Your very breath is telling you all the time you are that hamsa. When you hear it not as ham-sa, but as sa-ham, it means, "I am that." This is meditation on the breath. Every breath is telling you that what you really are is this spirit that informs the universe. Roundabout are the Rhishis, the saints, in rapture at the very knowledge of the being of Brahma. 

 

                  A favorite of mine depicts the bird of the spirit of the breath holding the nine elephants - the nine elephants that support the wworld. They represent the gross power, and the subtle power supports them. So we've dealt with muladhara. 

 

                  We move up now to Cakra 2, svadhisthana, which means "her favorite resort," her favorite standing place. This is the sex organs. At this cakra the psychology is transformed. It is no longer behaviorism but, rather, the psychology of Dr. Freud. Everything is exciting. Sex is the aim of life. Everything is coming up roses. The birds are singing. The bells are ringing for me and my gal. 

 

                  The frustrations of sex are also to be recognized here. If the frustrations are continuous, then one turns one's mind to something else, and civilization comes into being. This is what is known as sublimation. 

 

                  Here is a representation of Cakra 2,

and we can see the symbology of the world associated with the psychology of this cakra. In the inner field is a crescent moon. The moon is governor of the tides of life. The whole sex thing is the tide of life; when the moon is full, people are lunatics for sex. The dogs bark, the coyotes howl, and I'm told that the crabs come out and dance on the beach. Within the crescent is a makara, the symbolic animal of the Ganges, the goddess Ganga. The pouring of the waters of the Ganges is this energy, the erotic source of life and of excitement and of being in the world. But Ganga is not the only source. In the Vedic pantheon the god Varuna represents the rhythm of the rolling heavens. In the night sky you can see it moving, and that rhythm is the rhythm of the universe and is of Varuna. The Hindu deity of this cakra is Vishnu, who is associated with the erotic. We see him here, wearing a yellow garment, and he is essentially in an erotic mood. 

 

                  The incarnation of Vishnu in this aspect that is the favorite in India is Krishna. He who fell in love with

Radha, a little married woman. We're breaking past ethics here. This is the love of God for the world, eternity in

love with the forms of time. God falls utterly in love with Radha. 

 

                  There's a beautiful, very voluptuous, poem about this called the Gita-Govinda ("The Song of the Cow-

herd"), composed by a young Brahmin who was in love with the daughter of his guru and saw himself as Krishna and her as Radha. He writes of his love as Krishna informing him, Krishna's love animating his own love.

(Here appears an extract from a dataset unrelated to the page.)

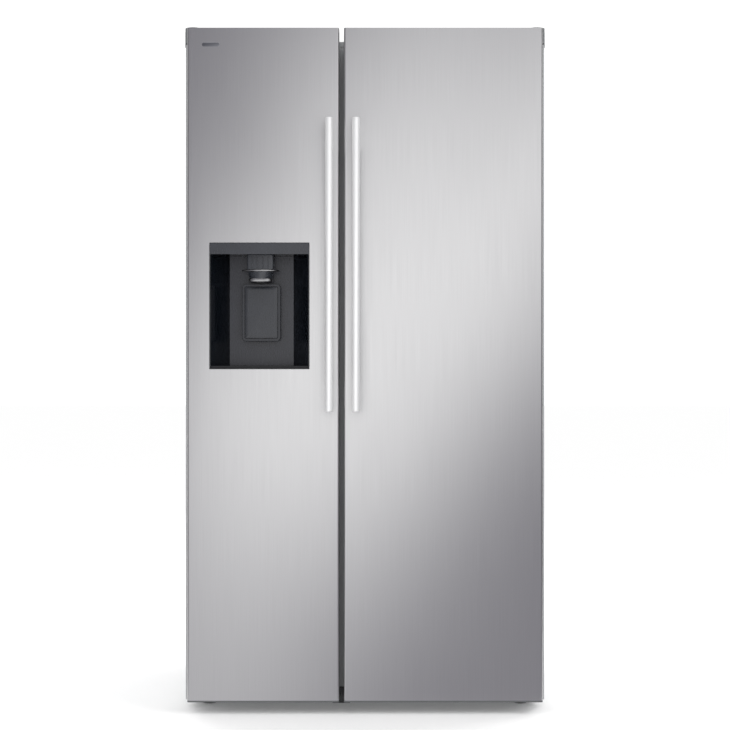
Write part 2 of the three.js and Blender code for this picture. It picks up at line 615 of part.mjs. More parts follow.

It is a long, rich, very human and yet divine work. The date for this poem is the twelfth century, about 1170 to

1180, the dates for the Tristan romance in Europe. The whole theme of this "rule-breaking erotics," which

underlies the courtly love tradition, belongs to exactly the same century in India. In Japan you have Lady Murasaki's Genji, which is about a century earlier and again in the erotic mood. It is through sheer Cakra 2 experience that one can come to divine realization. This is the Vaishnava tradition-the tradition associated with Vishnu-which is of this erotic mode, the way of love. Christ also is love. His love brings him to death on the cross. He is a kind of Vaishnavite incarnation. There are many such parallels between Christianity and Vaishnavism. 

 

                  There are five orders of love. The earliest and lowest and simplest, for people who are principally interested in something else, is that of master and servant, the servant for the master. "O Lord, you are the master, I the servant. Give me rules to live by and I will live by them. I will do your will." This is for people who are engaged in the activities of life without much time for religious thought. That's about the level on which they worship. You get a heavy dose of this rule-giving principle in the Old Testament with the Book of Laws, and so forth - rules, rules, rules by which God subjugates you. 

 

                  The second order of love is that of friend for friend. With the friend you are thinking of him more. This is the order in India of the Pandavas, the boys of the Mahabharata and Krishna. It is the order in the Christian tradition of the apostles of Christ. They are close in, they can ask questions, they are thinking of him more, and they come to realizations. 

 

                  The third order of love is that of parent for child, where the deity is the child. Thiis is the order of the Christmas crib. It's the order of the love in the Hindu tradition for the little naughty boy Krishna, the butter thief,

and so forth. This represents the birth of the spiritual life in your heart. It is just born, it's a tender child. It must be fostered. Now where do you find it? A woman came to Ramakrishna and said, "I find that I do not love God.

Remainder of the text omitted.